Thursday, September 24

disconcerts : A. MEDIC

DISCONCERTS
A. MEDIC
(PARLOUR RECORDS)

February's debut single from Chichester's finest (only?) frenetic post-punk trio was a masterly amalgamation of everything that was best about 80s DIY punk, scratching brilliantly and pulsating like a long-lost Fire Engines single. The A. Medic EP doesn't do anything new, but it does everything several notches bigger and better. 'Cotton' and 'Tongues' are tightly-structured pop clatterers, with as much in common with Gang of Four or A Certain Ratio as with The Desperate Bicycles; the rhythm section of Rick Trust and Alan Pilkington worms its way into the subconscious while the brain focusses on Hugo Hamper-Potts' slashing guitar, and lodges there for good. There's something about Hamper-Potts' yelps which recalls the (very brief) time when The Young Knives wrote exciting and brilliant pop songs, but don't let the comparison put you off - it sounds like Disconcerts are in no danger of running out of ideas any time soon. A perfect balance of DIY and disco; wherever Disconcerts head next, we hope they keep the best of both worlds as well as here.

A. Medic is released on 5th October on limited 12" vinyl, and is available for preorder from the Parlour Records website.

Monday, September 21

New Horrors single.

The next single by The Horrors will be out on 2nd November, and will be 'Whole New Way', a non-album track featured as a bonus track on Japanese copies of their current LP Primary Colours. It's rather strange decision - while the track isn't bad, it's definitely not traditional single material; based around a repeating major-key bass loop and studded with twinkling synthesisers, it is to all intents and purposes a perfect b-side. It's also five minutes long, and doesn't really go anywhere until the last minute when the guitar and synths start sliding beautifully together. Not, as we said, the obvious choice of single - but possibly, considering the first track released from Primary Colours was the eight-minute krautrock epic 'Sea Within A Sea', no more than we should expect nowadays from The Horrors. In any case, it's looking like the b-side, the Psychedelic Furs-style album title track 'Primary Colours', will get the club plays.

Friday, September 4

The New Italian Wave

At last, a new phenomenon. For three years now, Italian club nights like London Loves in Milan and Rome's Fish n Chips have been bringing the post-punk and industrial sounds of London's East End to Italian audiences, playing the same records and bringing the same bands - Hatcham Social, Neils Children, Ipso Facto, Electricity In Our Homes, These New Puritans - to Italian fans, and gathering the country's like-minded youth under the banner of the alternative. Now the reaction is imminent: a new wave of Italian groups is trying its luck in London, returning to its musical roots in a foreign city, with its own singular sound.

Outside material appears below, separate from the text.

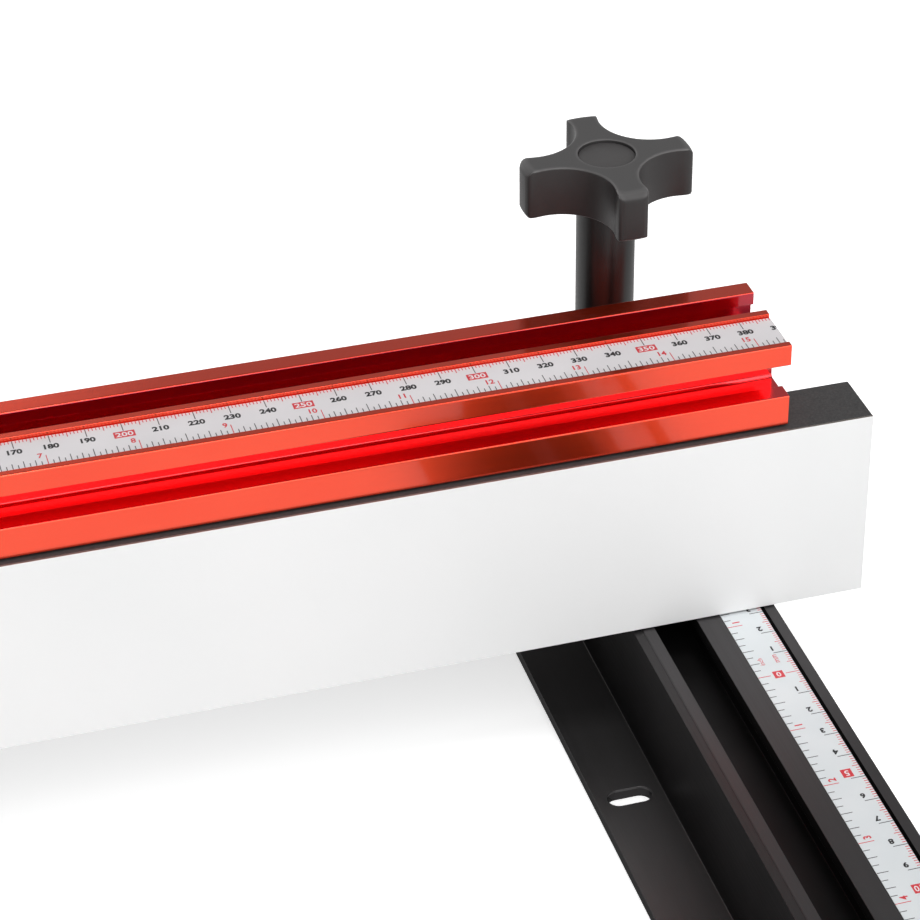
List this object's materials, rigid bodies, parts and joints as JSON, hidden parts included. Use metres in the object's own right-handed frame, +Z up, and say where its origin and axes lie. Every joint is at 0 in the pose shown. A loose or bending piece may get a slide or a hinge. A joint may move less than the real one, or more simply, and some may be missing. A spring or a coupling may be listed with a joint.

As with the London groups, musical styles and fashions vary wildly. European Coldwave is a frequent reference: Soviet Soviet (myspace.com/sovietsoviet) and General Decay (myspace.com/generaldk) both employ the leaping basslines and chiming guitars of groups like Siglo XX and Asylum Party, but also take chilly atmospheric notes from their European predecessors' original influences (mostly Joy Division). Too Young To Love (myspace.com/tooyoungtolove) are cryptic and symbolic, a smoke-wreathed enigma of a band: a unique blend of unsettling percussive rhythms and hazy melody draped in austere Grauzone-style synthesizers; they are to release their debut EP on Trouble Records (home to An Experiment on a Bird in the Air Pump) later in the year. Death in Plains (myspace.com/deathinplains) is a one-man electronic project, brilliantly warping childlike synthpop melodies with distorted industrial percussion and already attracting attention from London's DiscError Recordings and photographer Dean Chalkley. Meanwhile Dance for Burgess (myspace.com/danceforburgess) push their pop-inflected blend of Josef K and The Cure towards psychedelia - they've recorded with KASMs' Rory Attwell, and played with The Horrors and S.C.U.M at this year's Isle of Wight Festival.

All of these groups have played in London, or will soon have done so; several have forthcoming releases on English labels, and we urge you to support these new bands. The only question is this: will their homeland will embrace them as vigorously as the starved alternative London scene is currently doing? Is Italy itself ready for the new wave, or will it make an impact only where the ground has already been broken by its British predecessors?